Tenho certeza que vocês já viram a analogia, mas vale trazer de novo: eu te ofereço uma tigela de MMs. Você pode colocar a mão e pegar quantos quiser. E aí eu te digo cinco deles são envenenados. Você não sabe quais são. Você ainda vai meter a mão e arriscar?
É isso o que acontece quando uma mulher, digamos, atravessa a rua a noite se está sozinha e vê um homens atrás dela ou vindo em sua direção. Aquele homem em particular te causa uma ameaça? Não necessariamente. Nada nele indica que ele quer te atacar. Mas você não sabe. Não pode ter certeza.
E quanto a gente usar ferramentas desenvolvidas pelo “homem opressor capitalista” (como colocado pela autora do texto)... a) sim, muitas coisas foram criadas por homens, porque mulheres não eram permitidas, POR ESSES MESMOS HOMENS, a fazer nada que não fosse “função” de mulher como cuidar dos filhos (mais ou menos, já que né, empregadas (escravas) ou cuidar da aparência e das domésticas; e b) muitas das coisas que a sociedade diz que foram inventadas por homens, foram inventadas por mulheres. Procure qualquer historiador hoje e peça por estudos e livros que provem que muitas coisas foram inventadas por mulheres e roubadas por homens que clamaram terem as feito. Vide computadores e linguagens de programação, uma das ferramentas que a gente usa por militar e que não foram criadas por homens, apesar de clamarem o oposto.
Enfim. Amiga. Sinto muito, de verdade, que você esteja presa nessa bolha patriarcal. Que você provavelmente não use decote apesar de gostar por acreditar que pode estar pedindo. Que depile a perna mesmo tendo foliculite porque te fizeram acreditar que não depilar não é aceitável.

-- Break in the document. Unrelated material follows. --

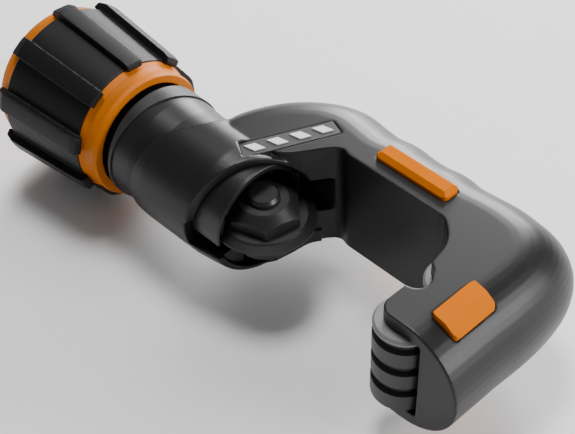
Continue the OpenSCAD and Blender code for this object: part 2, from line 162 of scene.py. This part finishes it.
def surface(name, colour, rough, metallic=0.0, grain=0.35, bump=0.02, vary=0.12, spread=0.05,
            stretch=(1, 1, 1), specular=0.5, wear=0.55, pale_above=None):
    """Colour and roughness that wander a little over a fine grain, with edges worn paler.

    Lengths are in millimetres. vary and spread are how far the colour and the roughness
    wander, wear is how pale a worn edge gets, and pale_above is the z where bare metal starts.
    """
    material, nodes, links, shader, where = new_material(name)
    patches = noise(nodes, links, where, PATCH_GRAIN)
    fine = noise(nodes, links, where, grain, stretch)
    patchy = remap(nodes, links, patches, NOISE_LOW, NOISE_HIGH)
    base = blend(nodes, links, patchy, scaled(colour, 1 - vary), scaled(colour, 1 + vary))
    edge = nodes.new("ShaderNodeNewGeometry").outputs["Pointiness"]
    rubbed = remap(nodes, links, edge, WEAR_FROM, WEAR_FULL, high=wear)
    paint = blend(nodes, links, rubbed, base, scaled(colour, 1.5, lift=0.02))
    if pale_above is not None:
        paint = pale_end(nodes, links, where, paint, pale_above)
    links.new(paint, shader.inputs["Base Color"])
    grainy = remap(nodes, links, fine, NOISE_LOW, NOISE_HIGH, rough - spread, rough + spread)
    links.new(grainy, shader.inputs["Roughness"])
    relief = nodes.new("ShaderNodeBump")
    relief.inputs["Strength"].default_value = RELIEF_STRENGTH
    relief.inputs["Distance"].default_value = bump * MM
    links.new(fine, relief.inputs["Height"])
    links.new(relief.outputs["Normal"], shader.inputs["Normal"])
    shader.inputs["Metallic"].default_value = metallic
    shader.inputs["Specular IOR Level"].default_value = specular
    return material


LOOKS = {
    "body_black": surface("satin_black", (0.011, 0.011, 0.0114), 0.38, grain=0.3, bump=0.012,
                          vary=0.1, specular=0.3, wear=0.0),
    "collar_grey": surface("collar_grey", (0.022, 0.022, 0.023), 0.45, grain=0.3, bump=0.012,
                           specular=0.3),
    "bar_orange": surface("bar_orange", (0.62, 0.15, 0.0), 0.8, grain=0.4, bump=0.01,
                          vary=0.05, specular=0.0, wear=0.1),
    "badge_metal": surface("badge_metal", (0.02, 0.02, 0.021), 0.5, metallic=0.3, grain=0.3,
                           bump=0.01),
    "roller_steel": surface("turned_steel", (0.009, 0.009, 0.0095), 0.42, grain=0.25,
                            vary=0.15, spread=0.07, stretch=(1, 1, 9), pale_above=9.9),
    "bronze": surface("bronze", (0.5, 0.32, 0.12), 0.35, metallic=1.0, grain=0.3),
    "ring_rubber": surface("ring_rubber", (0.015, 0.015, 0.015), 0.7),
    "knob_orange": surface("knob_orange", (0.56, 0.145, 0.0), 0.5, bump=0.012, vary=0.07,
                           specular=0.15, wear=0.1),
    "grip_rubber": surface("grip_rubber", (0.005, 0.005, 0.0055), 0.5, grain=0.22, bump=0.05,
                           vary=0.15, spread=0.09, specular=0.25),
    "dark_metal": surface("black_oxide", (0.013, 0.013, 0.0135), 0.36, metallic=0.2, grain=0.3,
                          bump=0.015),
    "steel": surface("machined_steel", (0.5, 0.5, 0.51), 0.32, metallic=1.0, grain=0.3,
                     vary=0.08),
}
PALE_MARK = surface("pale_mark", (0.75, 0.75, 0.75), 0.5, grain=0.3, bump=0.005, vary=0.03)


def dress_nodes():
    """Gives each CAD piece the look of its material slot."""
    for part in frame["record"]["subparts"]:
        mesh = NODES[part["node"]].data
        mesh.materials.clear()
        mesh.materials.append(LOOKS[part["material_slot"]])


dress_nodes()


# --- edges of the CAD pieces --------------------------------------------------------------
SHARP_ANGLE = math.radians(28)  # edges that turn by more than this get rounded
BAR_EDGE = 0.3                  # width in mm of the rounding on an orange bar
TURNED_EDGE = 0.15              # the same on a turned or milled piece
ORANGE_BARS = ("spine_bar_top", "spine_bar_bottom", "jaw_bar_top", "jaw_bar_bottom")
TURNED_PIECES = ("neck_sleeve", "neck_collar", "knob_collar", "knob_cap", "knob_core",
                 "wheel_stud", "near_roller", "far_roller", "cutter_wheel", "wheel_nut",
                 "guide_key", "end_plug")


def soften(node, width, segments):
    """Rounds a CAD piece's sharp edges; width is in millimetres."""
    item = NODES[node]
    for polygon in item.data.polygons:
        polygon.use_smooth = True
    bevel = item.modifiers.new("edges", "BEVEL")
    bevel.width = width * MM
    bevel.segments = segments
    bevel.limit_method = "ANGLE"
    bevel.angle_limit = SHARP_ANGLE
    bevel.harden_normals = True
    bevel.use_clamp_overlap = True


def remelt(node, voxel, passes):
    """Remesh with voxels of that many millimetres, and corners relaxed as in a casting."""
    item = NODES[node]
    remesh = item.modifiers.new("cast", "REMESH")
    remesh.mode = "VOXEL"
    remesh.voxel_size = voxel * MM
    remesh.use_smooth_shade = True
    relax = item.modifiers.new("relax", "SMOOTH")
    relax.factor = 0.5
    relax.iterations = passes


remelt("frame", 0.22, 16)
remelt("knob_grip", 0.2, 2)
for bar in ORANGE_BARS:
    soften(bar, BAR_EDGE, 3)
for turned in TURNED_PIECES:
    soften(turned, TURNED_EDGE, 2)
remelt("carriage", 0.14, 2)


# --- pieces that the CAD leaves plain ------------------------------------------------------
BADGE_START = Vector((-8.6, 1.6))       # ends of the row of bars, in mm
BADGE_END = Vector((0.6, 22.2))
BADGE_COUNT = 4
BADGE_HIGH = 0.25               # how far a bar stands over the badge plate
BADGE_SUNK = 0.05               # how far it reaches into the plate
BADGE_HALF = 1.25               # half length of a bar across the row
BADGE_LEAN = 0.9                # how far its ends lean along the row
BADGE_FILL = 0.5                # share of the pitch that a bar takes
BADGE_EDGE = 0.08
BOX_FACES = ((3, 2, 1, 0), (4, 5, 6, 7), (0, 1, 5, 4), (1, 2, 6, 5), (2, 3, 7, 6), (3, 0, 4, 7))


def link_mesh(name, verts, faces, body, material):
    """Adds a flat-shaded piece that rides on a body and belongs to a material slot."""
    mesh = bpy.data.meshes.new(name)
    mesh.from_pydata(verts, [], faces)
    mesh.update()
    item = bpy.data.objects.new(name, mesh)
    bpy.context.scene.collection.objects.link(item)
    mesh.materials.append(material)
    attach(item, body)
    return item


def add_badge_bars():
    """Plain slanted bars in the badge recess, in place of any mark."""
    along = (BADGE_END - BADGE_START).normalized()
    across = Vector((along.y, -along.x)) * BADGE_HALF
    lean = along * BADGE_LEAN
    pitch = (BADGE_END - BADGE_START).length / BADGE_COUNT
    step = along * pitch * BADGE_FILL
    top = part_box("badge_plate")[1][2] / MM
    verts = []
    faces = []
    for k in range(BADGE_COUNT):
        first = BADGE_START + along * pitch * (k + (1 - BADGE_FILL) / 2)
        corners = (first - across - lean, first + step - across - lean,
                   first + step + across + lean, first + across + lean)
        base = len(verts)
        for z in (top - BADGE_SUNK, top + BADGE_HIGH):
            verts += [Vector((corner.x, corner.y, z)) * MM for corner in corners]
        faces += [tuple(base + i for i in face) for face in BOX_FACES]
    bars = link_mesh("badge_bars", verts, faces, "frame", PALE_MARK)
    bevel = bars.modifiers.new("edges", "BEVEL")
    bevel.width = BADGE_EDGE * MM
    bevel.segments = 2


add_badge_bars()


# --- stage --------------------------------------------------------------------------------
# Lengths in metres, as the scene has them
FLOOR_HALF = 3.0
FLOOR_GAP = 0.0005              # between the floor and the lowest point of the CAD
LIGHTS = {                      # place, side of the square and power in watts
    "right": ((0.8, 0.42, 0.38), 0.5, 10.0),
    "back": ((-0.4, 0.8, 0.3), 0.4, 14.0),
    "top": ((-0.2, 0.15, 0.85), 0.3, 6.0),
}
WORLD_STRENGTH = 0.2


def add_floor():
    z = cad_box[0][2] - FLOOR_GAP
    corners = [(x * FLOOR_HALF, y * FLOOR_HALF, z) for x, y in ((-1, -1), (1, -1), (1, 1), (-1, 1))]
    mesh = bpy.data.meshes.new("floor")
    mesh.from_pydata(corners, [], [(0, 1, 2, 3)])
    floor = bpy.data.objects.new("floor", mesh)
    bpy.context.scene.collection.objects.link(floor)
    mesh.materials.append(surface("floor_white", (0.95, 0.95, 0.95), 0.8, grain=4.0, bump=0.01,
                                  vary=0.01))


def add_light(name, place, size, power):
    """A square soft light that looks at the origin."""
    data = bpy.data.lights.new(name, "AREA")
    data.size = size
    data.energy = power
    light = bpy.data.objects.new(name, data)
    light.location = place
    light.rotation_euler = Vector(place).to_track_quat("Z", "Y").to_euler()
    bpy.context.scene.collection.objects.link(light)


def add_world():
    """Even white light from all round."""
    world = bpy.data.worlds.new("studio")
    world.use_nodes = True
    back = world.node_tree.nodes["Background"]
    back.inputs["Color"].default_value = (1, 1, 1, 1)
    back.inputs["Strength"].default_value = WORLD_STRENGTH
    bpy.context.scene.world = world


add_floor()
for light_name, (light_place, light_size, light_power) in LIGHTS.items():
    add_light(light_name, light_place, light_size, light_power)
add_world()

Que não sai sem o namorado porque aprendeu que é “fofo” que ele não deixa. Sinto mesmo.
Mas da próxima vez que você quiser defender um sistema que só te proíbe de fazer as coisas, mesmo que você não veja, tenta usar argumentos melhores, gata. Ou então pensa melhor nos argumentos que você deu, pesquisa eles, e quem sabe você encontre que eles são a falácia, sozinha.